WEE WEI LING
Tea Collector
IF neurotic Hollywood celebrities (so often photographed with Starbucks cups in hand) personify the coffee-swigging set, then the equivalent of the tea camp on the other end of the spectrum must be Wee Wei Ling: with her modulated speech and graceful movements, the executive director of Pan Pacific Hotels Group seems to have the same soothing effect on people as a cup of hot tea.
Perhaps that's what years of drinking the brew does to you – after all, Ms Wee, who is in her 50s, has been a tea lover since her university days, when she used to go through mugs of English tea on a daily basis.
"I loved it; that was when I discovered that I'm a tea person," she says, in between sips of Chinese tea from a dainty cup – which, it's worth noting, she's holding the correct way (that is, the thumb and index finger holding the rim of the cup, the middle finger supporting the base, and the fourth finger curved outward).
"Coffee is just too bitter for me although I enjoy the aroma, but tea has both a nice fragrance and flavour that linger in the mouth. It also has many health benefits. If I have a sore throat, for instance, I drink mao yan mei cha – which is a type of tea that's not available here but my physician gets it for me from Beijing – and the sore throat clears very quickly."
Back in her uni days, "people tended to treat tea as a normal beverage and were not so fussy about the quality of the tea consumed", notes Ms Wee.
But these days, with appreciation for the beverage boiling over, tea drinkers have become more discerning, with many building up tea collections of various varieties and vintages, not unlike a wine collection.
Ms Wee herself has a collection of "about five to six" categories of tea, each of which encompasses several sorts of a particular variety. For example, in the pu erh tea category, she has "seven to eight" types of pu erh of varying ages and origins.
"One that I bought recently is a collector's box that cost $100-plus and was produced for an international tea convention in China," she shares.
Do such astute purchases translate to a good investment in future, if tea is anything like wine?
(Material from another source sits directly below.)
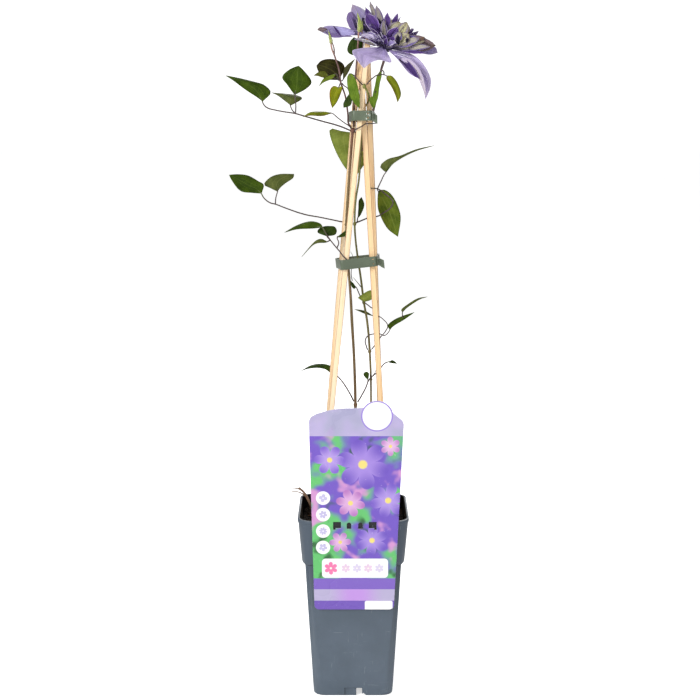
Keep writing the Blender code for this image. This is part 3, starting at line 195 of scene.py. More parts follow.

Ms Wee relates a story that seems to indicate that it might: not too long ago, one of her friends purchased a brick of raw pu erh (the most suitable type of tea to buy if you plan to store it for some time) that was between 40 to 50 years old for more than $1,000.
In regard to her own collection though, the tea lover emphasises that "I buy and keep to enjoy". "I think it's like wine, you have to buy what you like, not buy with the intention to invest," she says. "And getting the more expensive ones doesn't mean that the taste will suit you.
"Tea is also like antiques and art – the value is quite subjective. If you like it, you'll pay more for it. And if you keep it for your future generations, they might not appreciate it. So if you want to collect, begin with your own preferences; in my collection, I only have teas that I like."
What Ms Wee does consider a good buy is tea that is of a high quality. And that's something which buyers can be assured of if they get a reliable tea merchant.
"If you have a reliable tea merchant, he can give you all the right recommendations and tell you when, say, the weather's been rainy and the tea is not good," she says, adding that some reputable Chinese tea merchants are Zhong Hua Pai Lau Shu Yuan Cha, Yi Wu Zhen Shan Lau Cha, Xia Guan Tao Cha and Yunnan Qi Zhi Bing Cha, all of which are in China.
"But if you don't buy from the right merchant, you could end up not getting what you pay for – dishonest suppliers often mix tea varieties and years and pass them off as better quality blends."
Once the tea is acquired (provided it isn't of the pu erh variety), it should be drunk as soon as possible, advises Ms Wee, as teas have a storage life – the popular long jing cha (dragon's well tea), for example, should only be kept up to six months.
"People always think you can keep tea because it's dried, but that's a misconception. The longer you keep it, the less fragrant it is and the flavour would have changed. The storage conditions must be right, too."
The brew itself aside, Ms Wee also collects various tea-culture peripherals as they enhance the whole experience and make it "fun and visually pleasing".
She shows us a few: there are adorable clay tea toys – a tiny frog perched on a shell, a laughing Buddha, cherubs reclining on a lotus leaf – that are meant to be doused with the dregs of each cup of tea so that they take on a shine; gorgeously painted teapots in all shapes and sizes; and wide, delicate cups of egg-shell-thin white porcelain that the tea lover says are best for holding pu erh as they set off the clarity and colour of the tea nicely.
All are bibelots that would look good just sitting in a showcase, but for Ms Wee, there's no question about what to do with them. "You must enjoy them as part of the tea experience," she says.